> [Listed records]

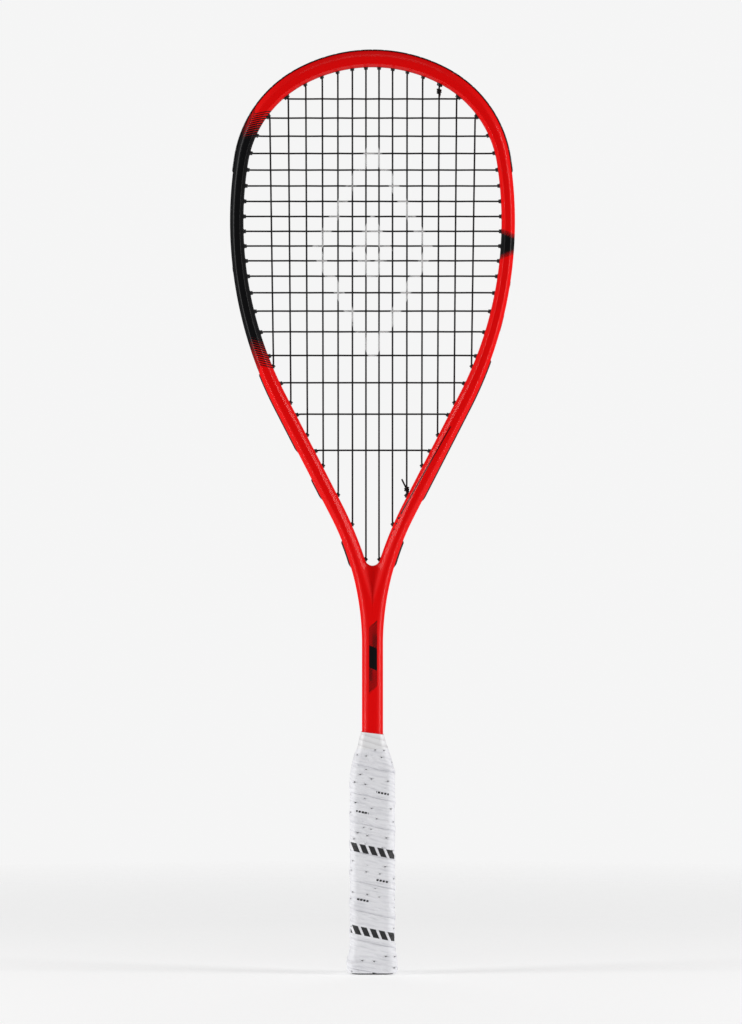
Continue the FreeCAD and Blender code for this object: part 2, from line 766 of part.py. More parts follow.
def knots():
    # Each tie-off is turns of the string's end round a main, drawn tight under its barrel, with a tail.
    thick = size("stringDiameter")
    made = []
    # a turn is this much wider than a string, so that it clears the main and the turn beside it
    loose, pitch, start = 0.1, 1.02, 2.6
    for number, high, tail in ((tieHigh, True, size("upperTail")), (tieLow, False, size("tailLength"))):
        hole = mains[number][0 if high else 1]
        away = -1 if high else 1
        for turn in range(int(size("knotTurns"))):
            centre = onMain(number, high, hole["z"] + away * (start + thick * (turn + 0.5) * pitch))
            made.append(Part.makeTorus(thick + loose, thick / 2, centre, Vector(0, 0, 1)))
        root = centre + Vector(-thick * 1.1, 0, away * thick * 0.2)
        end = Part.makeCylinder(thick / 2, tail, root, Vector(-0.35, -0.25, away * 0.9))
        made[-1] = made[-1].fuse(end)
    return plain("TieOffKnots", Part.makeCompound([solid for shape in made for solid in shape.Solids]))


# ---------------------------------------------------------------- the handle


def gripLevels(inset, low, high):
    # The grip's outside as levels, set in by inset: the butt's flare, the straight and the taper.
    width, depth, corner = size("gripWidth") / 2, size("gripDepth") / 2, size("gripCorner")
    flare, flareAt = size("buttFlare"), size("buttFlareHeight")
    flareEnd = flareAt + size("buttFlareRun")
    rounding = size("buttRound")
    top = size("gripLength")
    neck = top - size("neckLength")
    neckWidth = size("shaftWidth") / 2 + size("neckOver") + size("gripThick")
    neckDepth = size("beamDepth") / 2 + size("neckOver") + size("gripThick")
    # height, share of the flare, how far the butt's rounding takes off, share of the taper's narrowing
    steps = [(0.0, 1, rounding, 0), (0.3 * rounding, 1, 0.3 * rounding, 0), (rounding, 1, 0, 0)]
    steps += [(flareAt + 1.0, 1, 0, 0), (flareAt + 0.5 * size("buttFlareRun"), 0.35, 0, 0)]
    steps += [(flareEnd, 0, 0, 0), (neck, 0, 0, 0)]
    steps += [(neck + up * (top - neck), 0, 0, narrowed) for up, narrowed in taper]
    shape = []
    for height, flared, off, narrowed in steps:
        out = flared * flare - off
        shape.append((height, width + out - narrowed * (width - neckWidth),
                      depth + out - narrowed * (depth - neckDepth)))

    def at(height):
        for (z0, w0, d0), (z1, w1, d1) in zip(shape, shape[1:]):
            if z0 <= height <= z1:
                share = (height - z0) / (z1 - z0)
                return w0 + share * (w1 - w0), d0 + share * (d1 - d0)

    levels = []
    for height in [low] + [z for z, w, d in shape if low < z < high] + [high]:
        halfWidth, halfDepth = at(height)
        turned = min(corner, 0.55 * min(halfWidth, halfDepth)) - 0.6 * inset
        levels.append((height, halfWidth - inset, halfDepth - inset, turned))
    return levels


def shaftHole(name, low, high):
    box = doc.addObject("Part::Box", name)
    bind(box, Length="Sizes.shaftWidth", Width="Sizes.beamDepth")
    box.Height = high - low
    bind(box, Placement__Base__x="-Sizes.shaftWidth / 2", Placement__Base__y="-Sizes.beamDepth / 2")
    box.Placement.Base.z = low
    return box


def handlePallet(wires):
    # Foam moulded round the shaft: full below, stepped in under the butt cap's skirt.
    thick, step = size("gripThick"), size("capHeight")
    wall = size("capWall")
    upper = ringLoft("PalletUpper", gripLevels(thick, step, size("gripLength") - size("finishLength")))
    lower = ringLoft("PalletLower", gripLevels(thick + wall, wall, step))
    both = doc.addObject("Part::MultiFuse", "PalletBlank")
    both.Shapes = [upper, lower]
    hollow = cut("PalletHollow", both, shaftHole("PalletSlot", shaftBottom(), size("gripLength") + cutMargin))
    return cut("HandlePallet", hollow, wires)


def buttCap(wires):
    thick, wall, height = size("gripThick"), size("capWall"), size("capHeight")
    outside = ringLoft("CapOutside", gripLevels(thick, 0.0, height))
    inside = ringLoft("CapInside", gripLevels(thick + wall, wall, height + skin))
    return cut("ButtCap", cut("CapShell", outside, inside), wires)


def gripTape(wires):
    # The tape as one sleeve, from the rounding of the butt to the finishing tape.
    low, high = size("buttRound") * 0.3, size("gripLength") - size("finishLength")
    outside = ringLoft("TapeOutside", gripLevels(0.0, low, high))
    inside = ringLoft("TapeInside", gripLevels(size("gripThick"), low, high))
    return cut("GripTape", cut("TapeSleeve", outside, inside), wires)


def finishingTape():
    low, high = size("gripLength") - size("finishLength"), size("gripLength")
    inset = size("gripThick") - size("finishThick")
    outside = ringLoft("FinishOutside", gripLevels(inset, low, high))
    return cut("FinishingTape", outside, shaftHole("FinishSlot", low - cutMargin, high + cutMargin))


def staple(name, mirror):
    # A wire bridge on the cap's skirt with two legs through it into the foam.
    wire, span, leg = size("stapleWire"), size("stapleSpan"), size("stapleLeg")
    height = size("stapleHeight")
    levels = gripLevels(size("gripThick"), height, height + 1)
    face = min(levels[0][2], levels[1][2])
    parts = []
    for x, width, depth, inset in ((-span / 2, span, wire, 0.0), (-span / 2, wire, leg, leg - wire),
                                   (span / 2 - wire, wire, leg, leg - wire)):
        box = doc.addObject("Part::Box", "%sBar%d" % (name, len(parts)))
        box.Length, box.Width, box.Height = width, depth, wire
        near = face - wire * 0.6 - inset if mirror > 0 else -face + wire * 0.6 - wire
        box.Placement = Placement(Vector(x, near, height), Rotation())
        parts.append(box)
    joined = doc.addObject("Part::MultiFuse", name)
    joined.Shapes = parts
    return joined


def staples():
    group = doc.addObject("Part::Compound", "ButtCapStaples")
    group.Links = [staple("StapleBack", 1), staple("StapleFront", -1)]
    return group


# ---------------------------------------------------------------- the whole racket

fillSheet()
outer, widest = outerOutline()
inner = innerOutline()
mains = [mainHoles(number) for number in range(int(size("mainCount")) // 2)]
crosses = {n: crossHole(n) for n in range(-int(size("crossesBelow")), int(size("crossesAbove")) + 1)}
lowest = min(crosses)
tieHigh, tieLow = 4, 2
mains[tieHigh][0]["twin"] = True
mains[tieLow][1]["twin"] = True
woven = crossings()

nodes = {"frame": frame()}
nodes.update(strips())
nodes["main_string"] = plain("MainString", cord(mainRoute()))
nodes["cross_string"] = plain("CrossString", cord(crossRoute()))
nodes["tie_off_knots"] = knots()
nodes["butt_cap_staples"] = staples()
nodes["handle_pallet"] = handlePallet(nodes["butt_cap_staples"])
nodes["butt_cap"] = buttCap(nodes["butt_cap_staples"])
nodes["grip_tape"] = gripTape(nodes["butt_cap_staples"])
nodes["finishing_tape"] = finishingTape()
doc.recompute()

faults = [thing.Name for thing in doc.Objects if {"Invalid", "Error"} & set(thing.State)]
for name, thing in nodes.items():
    thing.Label = name
    if thing.Shape.isNull() or not thing.Shape.isValid() or thing.Shape.Volume <= 0:
        faults.append(name)
if faults:
    raise SystemExit("failed: " + ", ".join(faults))

os.makedirs("parts", exist_ok=True)
for name, thing in nodes.items():
    thing.Shape.exportStep("parts/" + name + ".step")
    print(name, "solids", len(thing.Shape.Solids), "mm3", round(thing.Shape.Volume))
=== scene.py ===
import math

import bmesh
import bpy
import numpy as np
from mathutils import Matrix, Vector


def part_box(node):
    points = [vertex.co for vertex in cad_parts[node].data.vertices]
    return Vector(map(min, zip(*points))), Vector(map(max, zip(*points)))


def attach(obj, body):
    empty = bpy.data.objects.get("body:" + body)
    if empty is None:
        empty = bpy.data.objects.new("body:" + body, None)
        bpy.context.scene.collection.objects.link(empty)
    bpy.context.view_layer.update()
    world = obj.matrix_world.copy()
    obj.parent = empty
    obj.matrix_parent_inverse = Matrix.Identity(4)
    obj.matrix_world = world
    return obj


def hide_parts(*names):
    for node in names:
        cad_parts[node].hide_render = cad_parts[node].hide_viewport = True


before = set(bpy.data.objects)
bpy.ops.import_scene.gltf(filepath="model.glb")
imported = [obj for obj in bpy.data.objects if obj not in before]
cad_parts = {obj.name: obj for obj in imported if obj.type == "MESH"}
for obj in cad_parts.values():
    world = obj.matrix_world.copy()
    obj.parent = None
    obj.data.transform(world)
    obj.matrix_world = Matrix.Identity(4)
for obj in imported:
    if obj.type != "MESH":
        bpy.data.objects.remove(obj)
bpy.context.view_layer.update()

mm = 0.001

# the camera stands square to the strings, half way up, far off with a long lens
cameraPlace = {"distance": 4.0, "height": 0.3426, "aside": -0.0011, "fieldHeight": 0.7602, "sensor": 24.0}


def placeCamera(place):
    data = bpy.data.cameras.new("camera")
    data.sensor_fit = "VERTICAL"
    data.sensor_height = place["sensor"]
    data.lens = place["sensor"] * place["distance"] / place["fieldHeight"]
    camera = bpy.data.objects.new("camera", data)
    bpy.context.collection.objects.link(camera)
    camera.location = (place["aside"], -place["distance"], place["height"])
    camera.rotation_euler = (math.pi / 2, 0, 0)
    bpy.context.scene.camera = camera


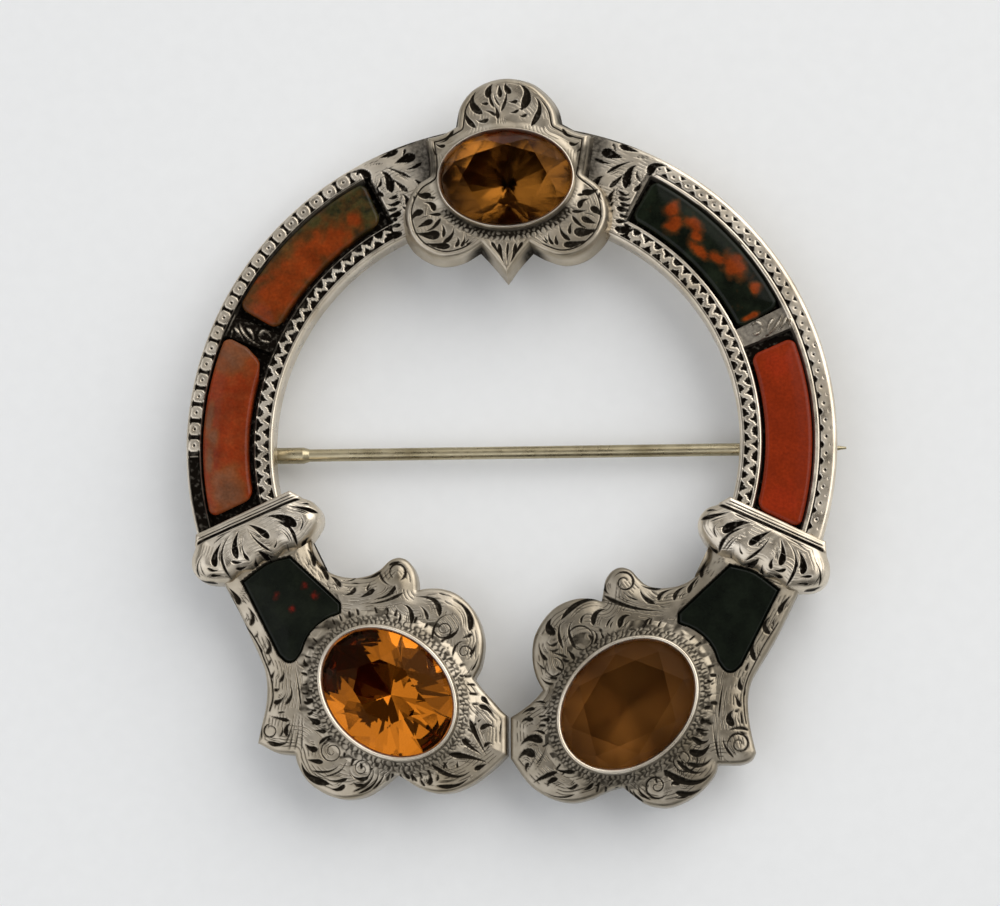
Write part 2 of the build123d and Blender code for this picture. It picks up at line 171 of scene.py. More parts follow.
def distance_to(path, points, reach=3.0):
    """Each point's distance to the nearest piece of a closed path, no more than reach. The path is taken some
    60 pieces at a time, each time with only the points near them."""
    found = np.full(len(points), reach)
    start, step = path, np.roll(path, -1, 0) - path
    for chunk in np.array_split(np.arange(len(path)), max(1, len(path) // 60)):
        box_low, box_high = path[chunk].min(0) - reach, path[chunk].max(0) + reach
        near = np.flatnonzero(((points > box_low) & (points < box_high)).all(1))
        away = points[near, None] - start[chunk]
        along = np.clip((away * step[chunk]).sum(2) / (step[chunk] ** 2).sum(1), 0, 1)
        gap = np.linalg.norm(away - along[..., None] * step[chunk], axis=2).min(1)
        found[near] = np.minimum(found[near], gap)
    return found


def ramp(x, start, end):
    """Nought before start, one after end, and a smooth S between."""
    t = np.clip((x - start) / (end - start), 0, 1)
    return t * t * (3 - 2 * t)


def shoulder(gap, radius):
    """How far a rounded edge of that radius has dropped at each distance from it: a quarter circle."""
    inside = np.clip(1 - gap / radius, 0, 1)
    return radius * (1 - np.sqrt(1 - inside**2))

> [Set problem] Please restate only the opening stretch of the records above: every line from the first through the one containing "solid in shape.Solids]))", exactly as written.

> [Answer to the exercise]
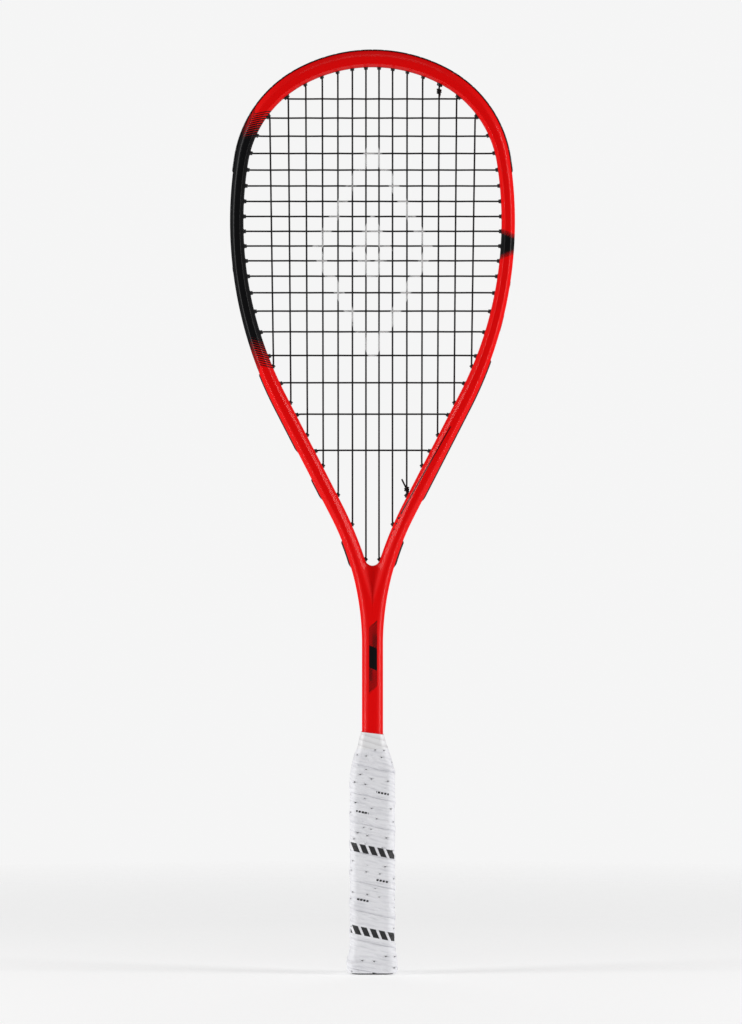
Continue the FreeCAD and Blender code for this object: part 2, from line 766 of part.py. More parts follow.
def knots():
    # Each tie-off is turns of the string's end round a main, drawn tight under its barrel, with a tail.
    thick = size("stringDiameter")
    made = []
    # a turn is this much wider than a string, so that it clears the main and the turn beside it
    loose, pitch, start = 0.1, 1.02, 2.6
    for number, high, tail in ((tieHigh, True, size("upperTail")), (tieLow, False, size("tailLength"))):
        hole = mains[number][0 if high else 1]
        away = -1 if high else 1
        for turn in range(int(size("knotTurns"))):
            centre = onMain(number, high, hole["z"] + away * (start + thick * (turn + 0.5) * pitch))
            made.append(Part.makeTorus(thick + loose, thick / 2, centre, Vector(0, 0, 1)))
        root = centre + Vector(-thick * 1.1, 0, away * thick * 0.2)
        end = Part.makeCylinder(thick / 2, tail, root, Vector(-0.35, -0.25, away * 0.9))
        made[-1] = made[-1].fuse(end)
    return plain("TieOffKnots", Part.makeCompound([solid for shape in made for solid in shape.Solids]))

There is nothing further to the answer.